How Children Succeed: Grit, curiosity, and the hidden power of character, by Paul Tough—follow this author if you enjoy fantastic writing that puts together non-related studies into a c0hesive, practical narrative, not unlike Freakonomics, Malcolm Gladwell, and Daniel Pink.
(My note: In 2009, Paul Tough wrote Whatever It Takes: Geoffrey Canada's Quest to Change Harlem and America, a fantastic read about education, poverty, acheivement gap, charter schools, etc. Listen to Geoffrey Canada on KUOW’s Speakers Forum.)
Again, here’s my shortcut version of the book, but really, this is one of those books that I read for my kids (like I read Lean In for me).
* * * * * * *
Big Idea: A study took kids who scored low on an IQ test retested those kids and gave them an M&M for every correct answer. They went from an average IQ of 79 to an average of 97.
So…what is their “real” IQ, 79 or 97? (It turns out that life prospects were more in line with a 79 score.) “They may have been low in IQ, but they were low in whatever makes a person try hard on an IQ test without any obvious incentives” (pg. 69).
In other words:
IQ = Natural/developed intelligence/ability + amount of innate motivation
Self-control as a child is correlated with, as an adult, being less likely to smoke, have health problems, have bad credit, brushes with the law, have multiple addictions, and raising children in a single-parent household (p. 73-74).
However, self-control isn’t quite the “driver of success that [Duckworth] was looking for” (p. 74). She called “a passionate commitment to a single mission and an unswerving dedication to achieve that mission” (p. 74), or grit, the important quality that could make the difference in succeeding (my note: compare word choice with success).
http://americanradioworks.publicradio.org/features/tomorrows-college/grit/angela-duckworth-grit.html
Denise: Your grit score is: 4.5. You are in the 90th-99th percentile of other users who have taken this test.
How to improve your grit:
Three strategies people use when setting goals:
1) Optimism: envisioning all the good things that will happen when you achieve; indulging; “doesn’t usually correlate with actual achievement” (p 92)
2) Pessimism: “dwelling, thinking about the entire thing that will get in the way of their accomplishing their goals” (p 92). Doesn’t work well, either.
3) Mental contrasting: “contrasting on a positive outcome and simultaneously concentrating on the obstacles in the way. Doing both at the same time… ‘creates a strong association between future and reality that signals the need to overcome the obstacles in order to attain the desired future’” (p 93). Set rules for yourself.

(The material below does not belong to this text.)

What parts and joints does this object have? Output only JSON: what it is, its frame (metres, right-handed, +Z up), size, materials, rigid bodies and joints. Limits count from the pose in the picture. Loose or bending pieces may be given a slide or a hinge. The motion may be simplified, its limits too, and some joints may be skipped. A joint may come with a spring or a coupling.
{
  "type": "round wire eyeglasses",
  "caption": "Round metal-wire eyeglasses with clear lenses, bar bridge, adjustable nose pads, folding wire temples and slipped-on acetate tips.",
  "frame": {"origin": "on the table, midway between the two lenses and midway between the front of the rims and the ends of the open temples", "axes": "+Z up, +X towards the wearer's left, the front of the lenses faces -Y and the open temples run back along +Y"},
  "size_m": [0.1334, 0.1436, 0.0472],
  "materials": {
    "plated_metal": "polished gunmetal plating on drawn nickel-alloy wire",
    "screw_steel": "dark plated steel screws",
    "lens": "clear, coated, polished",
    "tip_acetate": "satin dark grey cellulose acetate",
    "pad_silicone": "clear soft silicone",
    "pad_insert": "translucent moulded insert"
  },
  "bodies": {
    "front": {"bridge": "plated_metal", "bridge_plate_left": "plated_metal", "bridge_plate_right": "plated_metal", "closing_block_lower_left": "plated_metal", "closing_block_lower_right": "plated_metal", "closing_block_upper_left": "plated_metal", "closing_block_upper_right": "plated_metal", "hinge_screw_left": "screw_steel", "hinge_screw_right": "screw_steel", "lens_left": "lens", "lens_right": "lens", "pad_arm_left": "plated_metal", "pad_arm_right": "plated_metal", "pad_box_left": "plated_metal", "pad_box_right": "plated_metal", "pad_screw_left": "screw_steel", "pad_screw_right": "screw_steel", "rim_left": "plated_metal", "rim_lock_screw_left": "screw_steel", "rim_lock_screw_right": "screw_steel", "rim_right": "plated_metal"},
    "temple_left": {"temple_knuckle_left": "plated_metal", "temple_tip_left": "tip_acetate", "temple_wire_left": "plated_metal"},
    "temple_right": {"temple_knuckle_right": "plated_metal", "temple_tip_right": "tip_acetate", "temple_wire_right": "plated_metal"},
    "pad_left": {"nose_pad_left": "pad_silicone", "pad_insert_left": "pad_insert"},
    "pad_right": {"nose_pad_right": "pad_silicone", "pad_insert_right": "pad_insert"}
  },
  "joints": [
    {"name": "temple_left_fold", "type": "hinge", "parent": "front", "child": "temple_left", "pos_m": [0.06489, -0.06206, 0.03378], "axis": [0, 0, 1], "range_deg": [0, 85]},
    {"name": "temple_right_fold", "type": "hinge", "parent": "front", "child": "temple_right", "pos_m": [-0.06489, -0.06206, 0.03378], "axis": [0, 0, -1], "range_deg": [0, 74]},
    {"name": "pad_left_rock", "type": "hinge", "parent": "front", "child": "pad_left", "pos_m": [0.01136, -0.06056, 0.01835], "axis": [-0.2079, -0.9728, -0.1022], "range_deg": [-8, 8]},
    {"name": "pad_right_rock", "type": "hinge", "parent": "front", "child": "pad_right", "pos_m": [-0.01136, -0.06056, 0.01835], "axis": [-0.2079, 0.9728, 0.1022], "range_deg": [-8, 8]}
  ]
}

If you don’t have that kind of safety net (middle class, affluent)—and children in low-income families almost by definition do not—you need to compensate in another way. To succeed, you need more grit, more social intelligence, more self-control than wealthier kids. P 103
Pp120-1 Researchers have demonstrated that for infants to develop qualities like perseverance and focus, they need a high level of warmth and nurturance from their caregivers. ….[W]hen children reach early adolescence, what motivates them most effectively isn’t licking and grooming-style care but a very different kind of attention. Perhaps what pushes middle-school students to concentrate and practice … is the unexpected experience of someone taking them seriously, believing in their abilities, and challenging them to improve themselves.

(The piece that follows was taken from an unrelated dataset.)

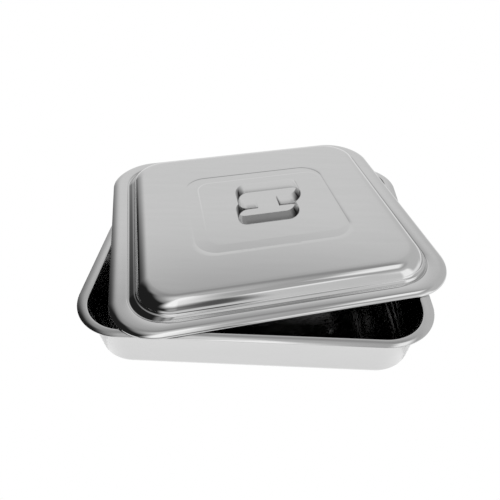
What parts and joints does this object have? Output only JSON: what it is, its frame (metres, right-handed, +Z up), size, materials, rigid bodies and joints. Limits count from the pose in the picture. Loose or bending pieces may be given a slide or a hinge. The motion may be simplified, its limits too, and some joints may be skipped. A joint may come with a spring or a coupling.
{
  "type": "instrument tray",
  "caption": "Rectangular steel instrument tray with rounded corners and a flat rim, and a loose domed lid with a recessed top and a bent strap handle, laid on askew.",
  "frame": {"origin": "centre of the pan's flat underside, on the surface it stands on", "axes": "+X along the pan's long side, +Y towards its far long side, +Z up"},
  "size_m": [0.3698, 0.3464, 0.1001],
  "materials": {
    "pan_steel": "bright polished stainless steel",
    "lid_steel": "mirror polished stainless steel",
    "handle_steel": "mirror polished stainless steel strip"
  },
  "bodies": {
    "tray": {"tray_pan": "pan_steel"},
    "lid": {"lid_shell": "lid_steel", "lid_handle": "handle_steel"}
  },
  "joints": [
    {"name": "lid_lift", "type": "slide", "parent": "tray", "child": "lid", "axis": [0, 0, 1], "range_m": [0, 0.15]}
  ]
}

When [Tom Brunzell’s] students were flailing, lost in moments of stress and emotional turmoil, he would encourage them to do the kind of big-picture that take place in the prefrontal cortex: slowing down, examining their impulses, and considering more productive solutions to their problems [than yelling, hitting].
Pg 152-3 The SAT (and the ACT) were designed to equalize the differences in schools (eg a 3.5 GPA in different high school across the nation). But ACT and SAT scores were poor predictors of college completion. The better predictor, actually, is high school GPA. “It was true that a student with a 3.5 GPA from a high quality HS was somewhat more likely to graduate from college than a student with a 3.5 GPA from a low-quality HS, but the difference was surprisingly modest.”
Conclusion: “whether or not en is able to graduate from a decent American college doesn’t necessarily have all that much to do with how smart he or she is. It has to do, instead, with the same list of character strengths that produce high GPAs in the middle and high schools…motivation, perseverance, good study habits and time management skills”
OneGoal Leadership principles: Resourcefulness, resilience, ambition, professionalism, and integrity.